— BEGIN —
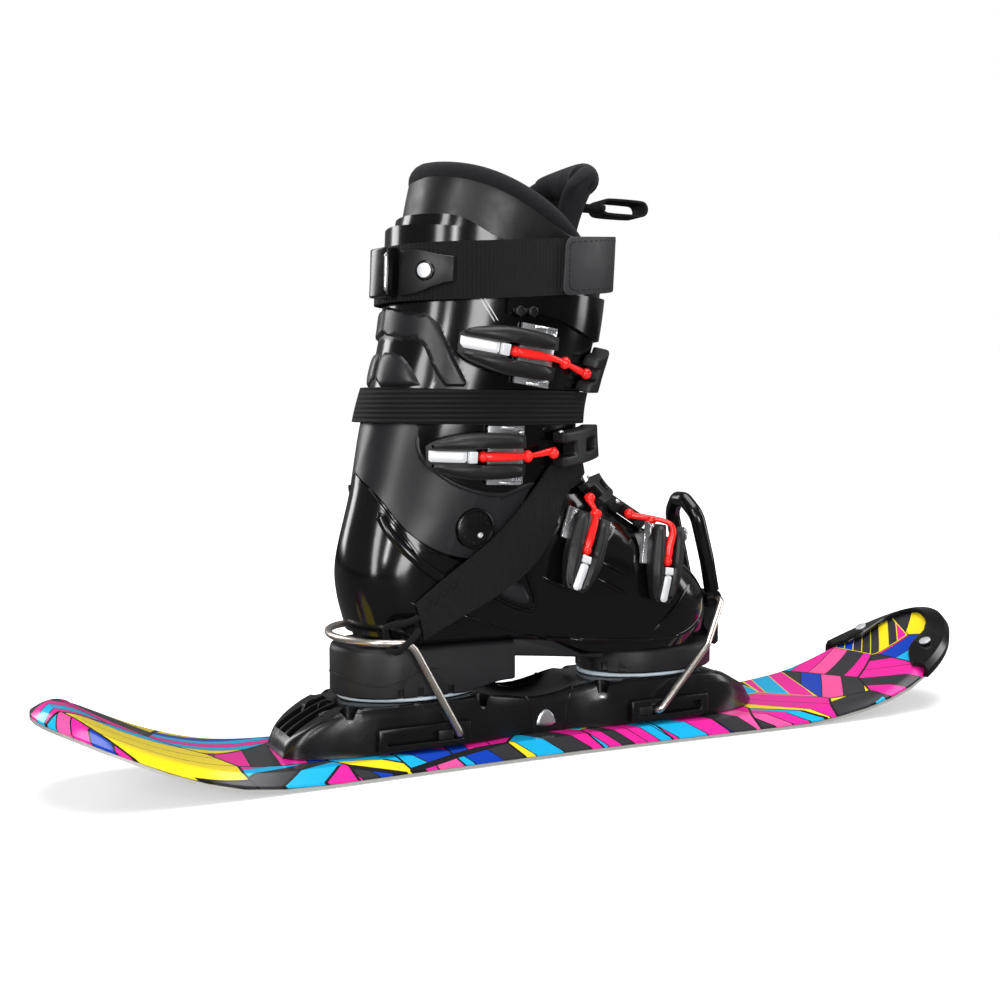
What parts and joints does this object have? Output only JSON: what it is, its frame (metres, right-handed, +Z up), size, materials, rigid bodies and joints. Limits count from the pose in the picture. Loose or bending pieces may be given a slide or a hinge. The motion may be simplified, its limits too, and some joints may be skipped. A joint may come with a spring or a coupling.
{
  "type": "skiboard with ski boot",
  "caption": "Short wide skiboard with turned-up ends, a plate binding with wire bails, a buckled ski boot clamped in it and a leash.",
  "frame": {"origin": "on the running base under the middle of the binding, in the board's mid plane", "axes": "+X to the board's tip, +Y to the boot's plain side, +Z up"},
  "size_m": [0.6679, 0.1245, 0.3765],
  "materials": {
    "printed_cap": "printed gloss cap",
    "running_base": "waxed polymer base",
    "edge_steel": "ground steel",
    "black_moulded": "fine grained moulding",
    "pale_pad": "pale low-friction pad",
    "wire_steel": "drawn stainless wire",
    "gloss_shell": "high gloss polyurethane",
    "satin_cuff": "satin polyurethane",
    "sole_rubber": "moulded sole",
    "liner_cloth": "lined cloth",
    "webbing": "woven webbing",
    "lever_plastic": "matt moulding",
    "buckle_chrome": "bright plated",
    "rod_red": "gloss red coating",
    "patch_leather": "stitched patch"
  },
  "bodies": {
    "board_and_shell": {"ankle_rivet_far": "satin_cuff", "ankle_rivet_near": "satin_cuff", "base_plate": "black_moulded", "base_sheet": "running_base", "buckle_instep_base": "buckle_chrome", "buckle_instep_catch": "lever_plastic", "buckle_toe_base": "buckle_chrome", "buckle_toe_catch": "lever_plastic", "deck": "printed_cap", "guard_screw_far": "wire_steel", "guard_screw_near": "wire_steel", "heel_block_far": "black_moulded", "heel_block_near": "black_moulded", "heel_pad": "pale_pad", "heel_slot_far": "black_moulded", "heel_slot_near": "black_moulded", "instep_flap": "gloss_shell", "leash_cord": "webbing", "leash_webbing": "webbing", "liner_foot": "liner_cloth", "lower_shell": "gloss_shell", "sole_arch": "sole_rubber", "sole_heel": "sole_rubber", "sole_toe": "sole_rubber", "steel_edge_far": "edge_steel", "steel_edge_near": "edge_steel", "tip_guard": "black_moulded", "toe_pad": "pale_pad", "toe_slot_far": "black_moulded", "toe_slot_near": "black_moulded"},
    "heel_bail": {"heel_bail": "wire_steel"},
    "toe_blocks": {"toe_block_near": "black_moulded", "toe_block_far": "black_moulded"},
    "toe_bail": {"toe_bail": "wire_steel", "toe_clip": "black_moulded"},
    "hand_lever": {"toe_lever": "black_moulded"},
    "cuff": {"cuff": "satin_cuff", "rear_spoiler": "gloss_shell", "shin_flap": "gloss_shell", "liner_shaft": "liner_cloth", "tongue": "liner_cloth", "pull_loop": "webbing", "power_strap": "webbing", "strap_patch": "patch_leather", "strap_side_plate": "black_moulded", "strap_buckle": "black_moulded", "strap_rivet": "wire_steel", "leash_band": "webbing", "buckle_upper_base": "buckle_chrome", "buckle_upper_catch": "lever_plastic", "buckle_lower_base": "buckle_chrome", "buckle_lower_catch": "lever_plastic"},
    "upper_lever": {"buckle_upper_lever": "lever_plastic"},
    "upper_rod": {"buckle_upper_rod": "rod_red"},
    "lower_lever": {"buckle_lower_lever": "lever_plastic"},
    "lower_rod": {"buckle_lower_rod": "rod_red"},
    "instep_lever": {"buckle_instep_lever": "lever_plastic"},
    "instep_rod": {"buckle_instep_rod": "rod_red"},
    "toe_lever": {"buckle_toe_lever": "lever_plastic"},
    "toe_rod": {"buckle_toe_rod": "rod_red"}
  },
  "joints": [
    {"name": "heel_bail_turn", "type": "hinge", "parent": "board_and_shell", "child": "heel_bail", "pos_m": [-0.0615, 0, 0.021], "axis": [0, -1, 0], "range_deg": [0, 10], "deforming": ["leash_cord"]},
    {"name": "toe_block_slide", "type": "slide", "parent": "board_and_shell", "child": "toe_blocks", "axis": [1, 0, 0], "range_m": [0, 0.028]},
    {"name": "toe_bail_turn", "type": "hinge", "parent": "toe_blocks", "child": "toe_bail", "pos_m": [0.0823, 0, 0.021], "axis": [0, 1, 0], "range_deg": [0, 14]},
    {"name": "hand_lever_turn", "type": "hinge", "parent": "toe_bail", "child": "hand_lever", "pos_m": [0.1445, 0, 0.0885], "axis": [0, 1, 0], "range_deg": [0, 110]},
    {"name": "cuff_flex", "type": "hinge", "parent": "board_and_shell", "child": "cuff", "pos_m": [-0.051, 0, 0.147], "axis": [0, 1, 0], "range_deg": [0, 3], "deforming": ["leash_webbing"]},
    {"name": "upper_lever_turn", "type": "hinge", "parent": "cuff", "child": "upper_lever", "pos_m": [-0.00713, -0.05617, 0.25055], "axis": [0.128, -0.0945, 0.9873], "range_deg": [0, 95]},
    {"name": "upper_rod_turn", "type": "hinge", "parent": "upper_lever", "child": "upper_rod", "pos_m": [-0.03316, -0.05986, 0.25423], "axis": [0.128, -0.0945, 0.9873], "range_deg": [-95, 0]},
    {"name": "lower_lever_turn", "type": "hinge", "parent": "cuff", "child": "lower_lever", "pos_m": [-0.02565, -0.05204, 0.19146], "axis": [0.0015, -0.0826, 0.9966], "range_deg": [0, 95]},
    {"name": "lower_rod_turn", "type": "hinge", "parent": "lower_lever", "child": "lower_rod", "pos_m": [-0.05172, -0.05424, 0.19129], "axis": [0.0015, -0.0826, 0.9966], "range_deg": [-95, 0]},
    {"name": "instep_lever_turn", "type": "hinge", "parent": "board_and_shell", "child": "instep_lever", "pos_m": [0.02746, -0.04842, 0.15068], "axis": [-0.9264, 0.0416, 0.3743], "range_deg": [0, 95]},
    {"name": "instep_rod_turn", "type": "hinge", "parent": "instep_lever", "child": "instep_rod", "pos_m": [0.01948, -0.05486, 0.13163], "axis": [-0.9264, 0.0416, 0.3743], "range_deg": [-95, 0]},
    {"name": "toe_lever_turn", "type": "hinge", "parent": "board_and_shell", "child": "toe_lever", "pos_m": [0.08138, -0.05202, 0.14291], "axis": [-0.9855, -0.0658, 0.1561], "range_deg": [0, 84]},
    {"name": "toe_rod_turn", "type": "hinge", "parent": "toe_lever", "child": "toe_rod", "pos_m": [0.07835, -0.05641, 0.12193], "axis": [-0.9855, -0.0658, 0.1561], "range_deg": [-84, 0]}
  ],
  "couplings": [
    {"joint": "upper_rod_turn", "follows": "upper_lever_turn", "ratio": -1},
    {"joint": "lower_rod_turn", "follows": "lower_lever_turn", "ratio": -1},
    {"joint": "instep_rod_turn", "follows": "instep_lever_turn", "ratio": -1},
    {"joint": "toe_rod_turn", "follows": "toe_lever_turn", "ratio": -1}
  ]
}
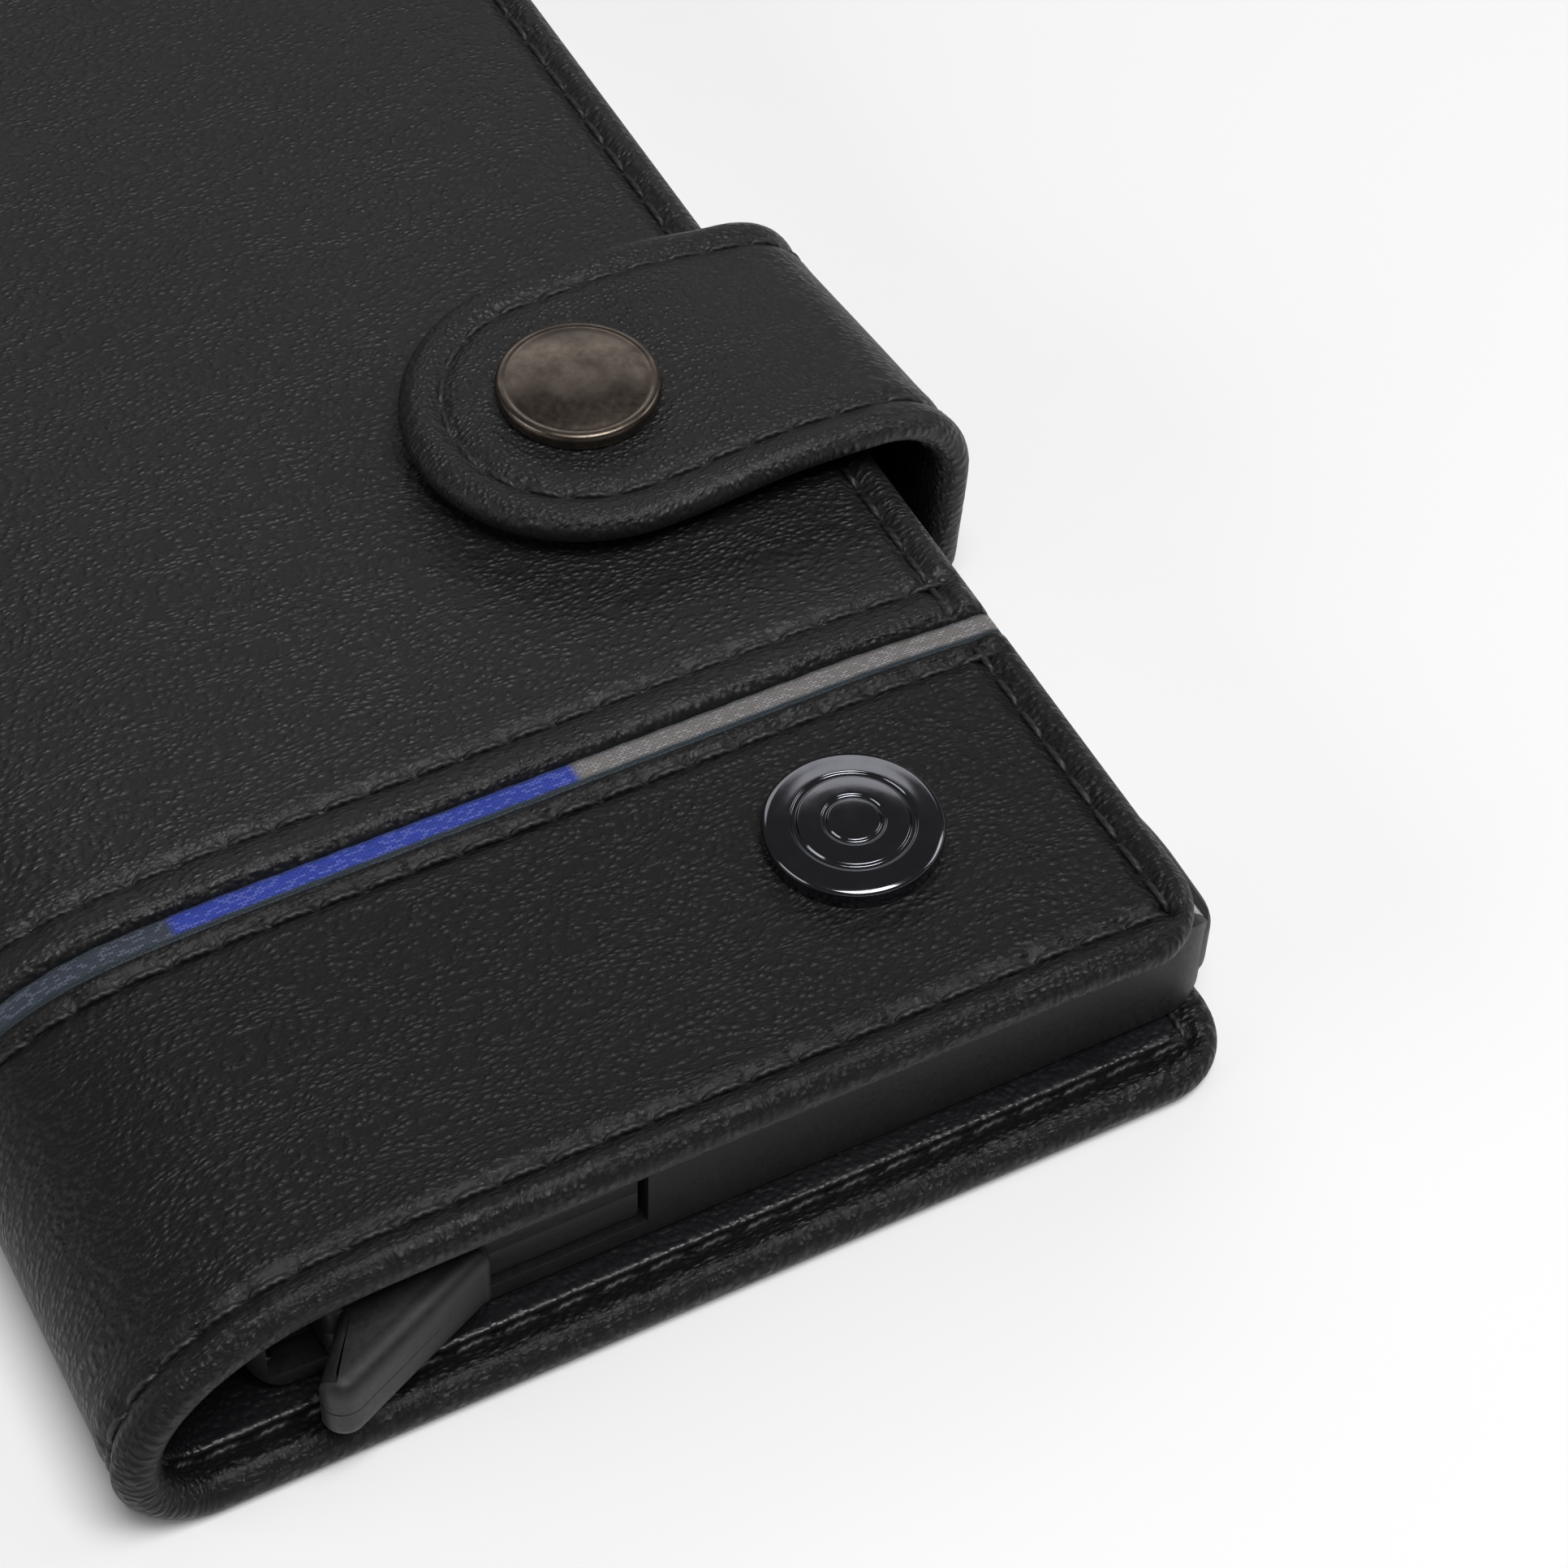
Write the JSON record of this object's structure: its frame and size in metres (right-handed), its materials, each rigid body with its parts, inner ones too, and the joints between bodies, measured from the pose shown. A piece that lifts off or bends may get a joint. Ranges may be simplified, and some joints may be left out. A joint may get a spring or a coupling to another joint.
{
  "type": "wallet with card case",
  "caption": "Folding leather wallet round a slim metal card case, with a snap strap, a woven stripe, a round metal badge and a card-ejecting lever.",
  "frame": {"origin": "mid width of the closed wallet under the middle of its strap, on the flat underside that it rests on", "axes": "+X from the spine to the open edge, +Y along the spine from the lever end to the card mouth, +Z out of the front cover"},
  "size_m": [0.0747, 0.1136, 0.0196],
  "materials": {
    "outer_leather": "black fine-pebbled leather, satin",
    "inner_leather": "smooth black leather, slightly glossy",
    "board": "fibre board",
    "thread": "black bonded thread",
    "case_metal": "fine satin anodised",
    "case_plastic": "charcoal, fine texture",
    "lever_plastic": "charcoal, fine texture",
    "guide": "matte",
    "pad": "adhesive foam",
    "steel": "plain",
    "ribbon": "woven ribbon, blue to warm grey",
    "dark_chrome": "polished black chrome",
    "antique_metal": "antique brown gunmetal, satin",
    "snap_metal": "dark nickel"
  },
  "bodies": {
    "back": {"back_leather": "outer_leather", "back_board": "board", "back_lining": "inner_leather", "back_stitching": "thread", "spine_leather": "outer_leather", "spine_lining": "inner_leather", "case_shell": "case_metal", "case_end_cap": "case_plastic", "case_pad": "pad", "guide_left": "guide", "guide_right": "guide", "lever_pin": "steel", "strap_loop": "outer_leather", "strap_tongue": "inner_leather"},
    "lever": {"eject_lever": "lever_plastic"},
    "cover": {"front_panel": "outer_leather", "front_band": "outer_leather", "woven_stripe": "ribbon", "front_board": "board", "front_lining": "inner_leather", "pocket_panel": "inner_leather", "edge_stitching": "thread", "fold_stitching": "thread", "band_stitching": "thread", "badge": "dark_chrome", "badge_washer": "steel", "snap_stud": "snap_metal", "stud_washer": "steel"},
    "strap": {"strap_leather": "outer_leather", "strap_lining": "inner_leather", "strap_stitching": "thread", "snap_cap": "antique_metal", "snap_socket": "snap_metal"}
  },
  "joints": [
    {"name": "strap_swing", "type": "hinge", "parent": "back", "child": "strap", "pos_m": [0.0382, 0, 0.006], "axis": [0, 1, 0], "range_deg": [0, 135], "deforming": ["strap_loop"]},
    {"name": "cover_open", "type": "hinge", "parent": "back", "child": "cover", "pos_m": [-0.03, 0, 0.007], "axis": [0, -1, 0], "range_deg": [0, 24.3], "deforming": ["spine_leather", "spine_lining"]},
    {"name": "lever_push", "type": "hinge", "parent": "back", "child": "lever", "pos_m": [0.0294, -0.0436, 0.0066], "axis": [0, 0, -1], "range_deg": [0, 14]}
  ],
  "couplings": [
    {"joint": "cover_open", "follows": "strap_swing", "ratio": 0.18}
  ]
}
— END —
TASK GOAL: Say how many lines above contain the string "that". Answer with the number only.

OUTPUT: 2